---------- MATERIALS PROVIDED

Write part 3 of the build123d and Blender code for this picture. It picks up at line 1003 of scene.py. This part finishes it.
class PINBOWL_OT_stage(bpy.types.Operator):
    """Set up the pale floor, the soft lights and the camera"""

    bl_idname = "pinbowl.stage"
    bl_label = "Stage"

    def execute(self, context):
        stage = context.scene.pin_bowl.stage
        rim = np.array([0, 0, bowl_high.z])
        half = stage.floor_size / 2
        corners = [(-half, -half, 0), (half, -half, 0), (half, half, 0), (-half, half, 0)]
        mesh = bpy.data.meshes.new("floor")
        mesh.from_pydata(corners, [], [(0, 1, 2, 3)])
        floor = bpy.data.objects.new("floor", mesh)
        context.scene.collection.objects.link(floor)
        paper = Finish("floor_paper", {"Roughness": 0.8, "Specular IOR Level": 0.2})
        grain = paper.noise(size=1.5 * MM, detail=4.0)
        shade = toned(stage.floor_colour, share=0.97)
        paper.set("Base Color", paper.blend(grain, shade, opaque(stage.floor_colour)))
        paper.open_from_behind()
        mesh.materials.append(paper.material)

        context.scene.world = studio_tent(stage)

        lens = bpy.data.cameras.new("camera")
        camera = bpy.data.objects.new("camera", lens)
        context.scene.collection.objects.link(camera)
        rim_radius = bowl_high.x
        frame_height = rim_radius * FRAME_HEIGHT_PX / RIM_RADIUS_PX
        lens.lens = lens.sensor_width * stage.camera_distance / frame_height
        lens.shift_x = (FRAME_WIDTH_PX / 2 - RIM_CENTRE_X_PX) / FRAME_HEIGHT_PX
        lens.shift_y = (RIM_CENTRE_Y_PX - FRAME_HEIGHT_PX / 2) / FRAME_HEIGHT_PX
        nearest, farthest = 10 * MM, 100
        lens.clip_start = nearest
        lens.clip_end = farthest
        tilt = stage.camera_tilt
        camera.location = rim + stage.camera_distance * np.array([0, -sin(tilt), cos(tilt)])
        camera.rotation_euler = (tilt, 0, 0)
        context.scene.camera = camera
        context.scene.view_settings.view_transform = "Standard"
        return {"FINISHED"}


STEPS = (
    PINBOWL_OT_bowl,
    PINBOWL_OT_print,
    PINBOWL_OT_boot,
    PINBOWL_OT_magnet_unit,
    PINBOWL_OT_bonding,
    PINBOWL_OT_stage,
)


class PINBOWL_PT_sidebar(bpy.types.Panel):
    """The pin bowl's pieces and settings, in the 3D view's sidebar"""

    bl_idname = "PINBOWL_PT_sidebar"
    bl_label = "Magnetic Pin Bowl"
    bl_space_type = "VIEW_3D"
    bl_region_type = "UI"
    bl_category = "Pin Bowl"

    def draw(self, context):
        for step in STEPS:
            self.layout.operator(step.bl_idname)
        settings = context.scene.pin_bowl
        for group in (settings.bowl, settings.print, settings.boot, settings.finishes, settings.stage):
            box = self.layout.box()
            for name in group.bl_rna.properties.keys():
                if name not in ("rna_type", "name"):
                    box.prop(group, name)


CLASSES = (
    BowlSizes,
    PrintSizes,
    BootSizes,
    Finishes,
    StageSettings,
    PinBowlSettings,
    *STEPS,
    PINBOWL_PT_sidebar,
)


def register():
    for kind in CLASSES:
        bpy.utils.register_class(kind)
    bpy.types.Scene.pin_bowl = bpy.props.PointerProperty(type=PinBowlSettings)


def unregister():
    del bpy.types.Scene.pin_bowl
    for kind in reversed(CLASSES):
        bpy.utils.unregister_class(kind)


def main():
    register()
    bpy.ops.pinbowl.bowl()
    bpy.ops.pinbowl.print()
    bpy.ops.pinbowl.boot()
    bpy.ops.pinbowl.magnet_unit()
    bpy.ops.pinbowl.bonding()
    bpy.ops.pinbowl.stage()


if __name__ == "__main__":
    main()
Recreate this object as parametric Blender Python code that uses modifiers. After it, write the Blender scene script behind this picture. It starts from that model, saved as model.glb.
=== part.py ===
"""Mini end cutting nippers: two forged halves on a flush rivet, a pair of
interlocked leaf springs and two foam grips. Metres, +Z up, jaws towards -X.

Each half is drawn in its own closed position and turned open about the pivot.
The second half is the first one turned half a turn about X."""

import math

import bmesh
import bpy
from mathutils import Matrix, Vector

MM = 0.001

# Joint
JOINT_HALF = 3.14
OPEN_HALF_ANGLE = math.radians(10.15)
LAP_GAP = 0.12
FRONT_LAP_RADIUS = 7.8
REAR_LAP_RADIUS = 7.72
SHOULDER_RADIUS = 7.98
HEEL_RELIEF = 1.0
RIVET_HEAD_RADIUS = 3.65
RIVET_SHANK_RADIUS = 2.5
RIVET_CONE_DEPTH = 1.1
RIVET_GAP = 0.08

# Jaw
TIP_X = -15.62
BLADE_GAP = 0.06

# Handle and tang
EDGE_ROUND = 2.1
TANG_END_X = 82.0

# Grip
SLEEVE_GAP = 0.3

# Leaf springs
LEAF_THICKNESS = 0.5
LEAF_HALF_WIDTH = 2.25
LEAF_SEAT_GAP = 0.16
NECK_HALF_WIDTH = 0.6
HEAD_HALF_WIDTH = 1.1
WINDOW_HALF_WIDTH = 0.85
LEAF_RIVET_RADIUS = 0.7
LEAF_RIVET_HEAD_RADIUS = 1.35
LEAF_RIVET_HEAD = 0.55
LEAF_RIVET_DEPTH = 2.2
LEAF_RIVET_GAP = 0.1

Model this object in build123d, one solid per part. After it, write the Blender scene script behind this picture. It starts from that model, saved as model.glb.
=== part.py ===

--------------------

Set out the complete listing exactly as shown.

Write part 3 of the build123d and Blender code for this picture. It picks up at line 1003 of scene.py. This part finishes it.
class PINBOWL_OT_stage(bpy.types.Operator):
    """Set up the pale floor, the soft lights and the camera"""

    bl_idname = "pinbowl.stage"
    bl_label = "Stage"

    def execute(self, context):
        stage = context.scene.pin_bowl.stage
        rim = np.array([0, 0, bowl_high.z])
        half = stage.floor_size / 2
        corners = [(-half, -half, 0), (half, -half, 0), (half, half, 0), (-half, half, 0)]
        mesh = bpy.data.meshes.new("floor")
        mesh.from_pydata(corners, [], [(0, 1, 2, 3)])
        floor = bpy.data.objects.new("floor", mesh)
        context.scene.collection.objects.link(floor)
        paper = Finish("floor_paper", {"Roughness": 0.8, "Specular IOR Level": 0.2})
        grain = paper.noise(size=1.5 * MM, detail=4.0)
        shade = toned(stage.floor_colour, share=0.97)
        paper.set("Base Color", paper.blend(grain, shade, opaque(stage.floor_colour)))
        paper.open_from_behind()
        mesh.materials.append(paper.material)

        context.scene.world = studio_tent(stage)

        lens = bpy.data.cameras.new("camera")
        camera = bpy.data.objects.new("camera", lens)
        context.scene.collection.objects.link(camera)
        rim_radius = bowl_high.x
        frame_height = rim_radius * FRAME_HEIGHT_PX / RIM_RADIUS_PX
        lens.lens = lens.sensor_width * stage.camera_distance / frame_height
        lens.shift_x = (FRAME_WIDTH_PX / 2 - RIM_CENTRE_X_PX) / FRAME_HEIGHT_PX
        lens.shift_y = (RIM_CENTRE_Y_PX - FRAME_HEIGHT_PX / 2) / FRAME_HEIGHT_PX
        nearest, farthest = 10 * MM, 100
        lens.clip_start = nearest
        lens.clip_end = farthest
        tilt = stage.camera_tilt
        camera.location = rim + stage.camera_distance * np.array([0, -sin(tilt), cos(tilt)])
        camera.rotation_euler = (tilt, 0, 0)
        context.scene.camera = camera
        context.scene.view_settings.view_transform = "Standard"
        return {"FINISHED"}


STEPS = (
    PINBOWL_OT_bowl,
    PINBOWL_OT_print,
    PINBOWL_OT_boot,
    PINBOWL_OT_magnet_unit,
    PINBOWL_OT_bonding,
    PINBOWL_OT_stage,
)


class PINBOWL_PT_sidebar(bpy.types.Panel):
    """The pin bowl's pieces and settings, in the 3D view's sidebar"""

    bl_idname = "PINBOWL_PT_sidebar"
    bl_label = "Magnetic Pin Bowl"
    bl_space_type = "VIEW_3D"
    bl_region_type = "UI"
    bl_category = "Pin Bowl"

    def draw(self, context):
        for step in STEPS:
            self.layout.operator(step.bl_idname)
        settings = context.scene.pin_bowl
        for group in (settings.bowl, settings.print, settings.boot, settings.finishes, settings.stage):
            box = self.layout.box()
            for name in group.bl_rna.properties.keys():
                if name not in ("rna_type", "name"):
                    box.prop(group, name)


CLASSES = (
    BowlSizes,
    PrintSizes,
    BootSizes,
    Finishes,
    StageSettings,
    PinBowlSettings,
    *STEPS,
    PINBOWL_PT_sidebar,
)


def register():
    for kind in CLASSES:
        bpy.utils.register_class(kind)
    bpy.types.Scene.pin_bowl = bpy.props.PointerProperty(type=PinBowlSettings)


def unregister():
    del bpy.types.Scene.pin_bowl
    for kind in reversed(CLASSES):
        bpy.utils.unregister_class(kind)


def main():
    register()
    bpy.ops.pinbowl.bowl()
    bpy.ops.pinbowl.print()
    bpy.ops.pinbowl.boot()
    bpy.ops.pinbowl.magnet_unit()
    bpy.ops.pinbowl.bonding()
    bpy.ops.pinbowl.stage()


if __name__ == "__main__":
    main()
Recreate this object as parametric Blender Python code that uses modifiers. After it, write the Blender scene script behind this picture. It starts from that model, saved as model.glb.
=== part.py ===
"""Mini end cutting nippers: two forged halves on a flush rivet, a pair of
interlocked leaf springs and two foam grips. Metres, +Z up, jaws towards -X.

Each half is drawn in its own closed position and turned open about the pivot.
The second half is the first one turned half a turn about X."""

import math

import bmesh
import bpy
from mathutils import Matrix, Vector

MM = 0.001

# Joint
JOINT_HALF = 3.14
OPEN_HALF_ANGLE = math.radians(10.15)
LAP_GAP = 0.12
FRONT_LAP_RADIUS = 7.8
REAR_LAP_RADIUS = 7.72
SHOULDER_RADIUS = 7.98
HEEL_RELIEF = 1.0
RIVET_HEAD_RADIUS = 3.65
RIVET_SHANK_RADIUS = 2.5
RIVET_CONE_DEPTH = 1.1
RIVET_GAP = 0.08

# Jaw
TIP_X = -15.62
BLADE_GAP = 0.06

# Handle and tang
EDGE_ROUND = 2.1
TANG_END_X = 82.0

# Grip
SLEEVE_GAP = 0.3

# Leaf springs
LEAF_THICKNESS = 0.5
LEAF_HALF_WIDTH = 2.25
LEAF_SEAT_GAP = 0.16
NECK_HALF_WIDTH = 0.6
HEAD_HALF_WIDTH = 1.1
WINDOW_HALF_WIDTH = 0.85
LEAF_RIVET_RADIUS = 0.7
LEAF_RIVET_HEAD_RADIUS = 1.35
LEAF_RIVET_HEAD = 0.55
LEAF_RIVET_DEPTH = 2.2
LEAF_RIVET_GAP = 0.1

Model this object in build123d, one solid per part. After it, write the Blender scene script behind this picture. It starts from that model, saved as model.glb.
=== part.py ===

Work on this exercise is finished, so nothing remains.